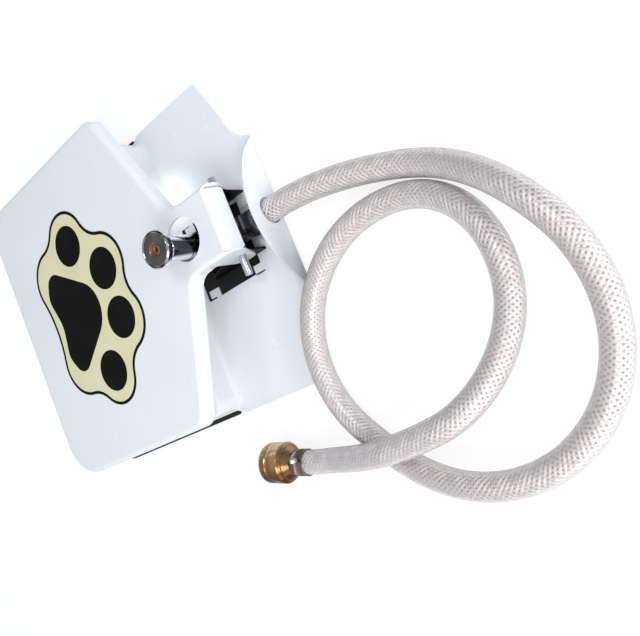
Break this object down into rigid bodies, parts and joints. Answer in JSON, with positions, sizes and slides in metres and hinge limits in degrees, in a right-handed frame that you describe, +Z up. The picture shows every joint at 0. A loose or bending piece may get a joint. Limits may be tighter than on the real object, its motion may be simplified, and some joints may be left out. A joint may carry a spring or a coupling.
{
  "type": "step-on dog water fountain",
  "caption": "Step-on dog drinking fountain: a paw pedal on a pressed base works a push valve, so an upright jet runs; braided hose with a garden-hose swivel nut.",
  "frame": {"origin": "centre of the base's footprint on the ground, under the rubber mat", "axes": "+Z up; +Y towards the upright and the hose; +X along the hinge pin, towards its long end. The pedal's front edge is at -Y."},
  "size_m": [0.3684, 0.4861, 0.08],
  "materials": {
    "white_coat": "gloss powder coat",
    "black_rubber": "matt",
    "dark_steel": "satin",
    "zinc_steel": "satin",
    "ink_black": "printed film",
    "ink_cream": "printed film",
    "pin_steel": "polished",
    "brass": "as turned",
    "brass_nut": "warm, slightly tarnished",
    "chrome": "polished",
    "brushed_steel": "turned",
    "clear_pvc": "clear with woven yarn"
  },
  "bodies": {
    "base": {"base": "white_coat", "base_mat": "black_rubber", "valve_bracket": "dark_steel", "bracket_screw_left": "zinc_steel", "bracket_screw_right": "zinc_steel", "body_screw_front": "zinc_steel", "body_screw_rear": "zinc_steel", "hinge_pin": "pin_steel", "pin_clip_left": "pin_steel", "pin_clip_inner": "pin_steel", "valve_body": "brass", "gland_nut": "brass", "plunger_spring": "zinc_steel", "stem_gasket": "black_rubber", "nozzle_stem": "chrome", "nozzle_head": "brushed_steel", "nozzle_insert": "brass", "inlet_barb": "brass", "inner_clamp": "dark_steel", "inner_clamp_screw": "zinc_steel", "hose": "clear_pvc", "outer_clamp": "dark_steel", "outer_clamp_screw": "zinc_steel", "hose_tail": "brass", "nut_washer": "black_rubber"},
    "pedal": {"pedal": "white_coat", "paw_border": "ink_black", "paw_field": "ink_cream", "paw_pads": "ink_black"},
    "plunger": {"plunger": "pin_steel", "plunger_seal": "black_rubber"},
    "nut": {"swivel_nut": "brass_nut"}
  },
  "joints": [
    {"name": "pedal_hinge", "type": "hinge", "parent": "base", "child": "pedal", "pos_m": [-0.006, 0.1124, 0.0278], "axis": [1, 0, 0], "range_deg": [0, 4.5], "stiffness_Nm_per_rad": 12, "springref_deg": -20.05},
    {"name": "plunger_slide", "type": "slide", "parent": "base", "child": "plunger", "axis": [0, 0, -1], "range_m": [0, 0.0042], "deforming": ["plunger_spring"]},
    {"name": "nut_swivel", "type": "hinge", "parent": "base", "child": "nut", "pos_m": [0.17406, 0.07674, 0.016], "axis": [-0.23, -0.9732, 0], "continuous": true}
  ],
  "couplings": [
    {"joint": "plunger_slide", "follows": "pedal_hinge", "m_per_rad": 0.0505}
  ]
}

::::::::::

- [YOUR TASK]: Extract each line of the material exactly as it stands.

- [WRITTEN SOLUTION]:
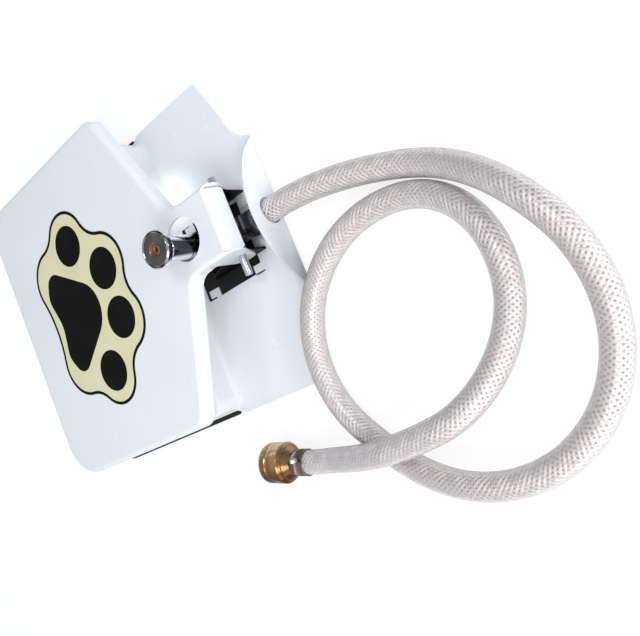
Break this object down into rigid bodies, parts and joints. Answer in JSON, with positions, sizes and slides in metres and hinge limits in degrees, in a right-handed frame that you describe, +Z up. The picture shows every joint at 0. A loose or bending piece may get a joint. Limits may be tighter than on the real object, its motion may be simplified, and some joints may be left out. A joint may carry a spring or a coupling.
{
  "type": "step-on dog water fountain",
  "caption": "Step-on dog drinking fountain: a paw pedal on a pressed base works a push valve, so an upright jet runs; braided hose with a garden-hose swivel nut.",
  "frame": {"origin": "centre of the base's footprint on the ground, under the rubber mat", "axes": "+Z up; +Y towards the upright and the hose; +X along the hinge pin, towards its long end. The pedal's front edge is at -Y."},
  "size_m": [0.3684, 0.4861, 0.08],
  "materials": {
    "white_coat": "gloss powder coat",
    "black_rubber": "matt",
    "dark_steel": "satin",
    "zinc_steel": "satin",
    "ink_black": "printed film",
    "ink_cream": "printed film",
    "pin_steel": "polished",
    "brass": "as turned",
    "brass_nut": "warm, slightly tarnished",
    "chrome": "polished",
    "brushed_steel": "turned",
    "clear_pvc": "clear with woven yarn"
  },
  "bodies": {
    "base": {"base": "white_coat", "base_mat": "black_rubber", "valve_bracket": "dark_steel", "bracket_screw_left": "zinc_steel", "bracket_screw_right": "zinc_steel", "body_screw_front": "zinc_steel", "body_screw_rear": "zinc_steel", "hinge_pin": "pin_steel", "pin_clip_left": "pin_steel", "pin_clip_inner": "pin_steel", "valve_body": "brass", "gland_nut": "brass", "plunger_spring": "zinc_steel", "stem_gasket": "black_rubber", "nozzle_stem": "chrome", "nozzle_head": "brushed_steel", "nozzle_insert": "brass", "inlet_barb": "brass", "inner_clamp": "dark_steel", "inner_clamp_screw": "zinc_steel", "hose": "clear_pvc", "outer_clamp": "dark_steel", "outer_clamp_screw": "zinc_steel", "hose_tail": "brass", "nut_washer": "black_rubber"},
    "pedal": {"pedal": "white_coat", "paw_border": "ink_black", "paw_field": "ink_cream", "paw_pads": "ink_black"},
    "plunger": {"plunger": "pin_steel", "plunger_seal": "black_rubber"},
    "nut": {"swivel_nut": "brass_nut"}
  },
  "joints": [
    {"name": "pedal_hinge", "type": "hinge", "parent": "base", "child": "pedal", "pos_m": [-0.006, 0.1124, 0.0278], "axis": [1, 0, 0], "range_deg": [0, 4.5], "stiffness_Nm_per_rad": 12, "springref_deg": -20.05},
    {"name": "plunger_slide", "type": "slide", "parent": "base", "child": "plunger", "axis": [0, 0, -1], "range_m": [0, 0.0042], "deforming": ["plunger_spring"]},
    {"name": "nut_swivel", "type": "hinge", "parent": "base", "child": "nut", "pos_m": [0.17406, 0.07674, 0.016], "axis": [-0.23, -0.9732, 0], "continuous": true}
  ],
  "couplings": [
    {"joint": "plunger_slide", "follows": "pedal_hinge", "m_per_rad": 0.0505}
  ]
}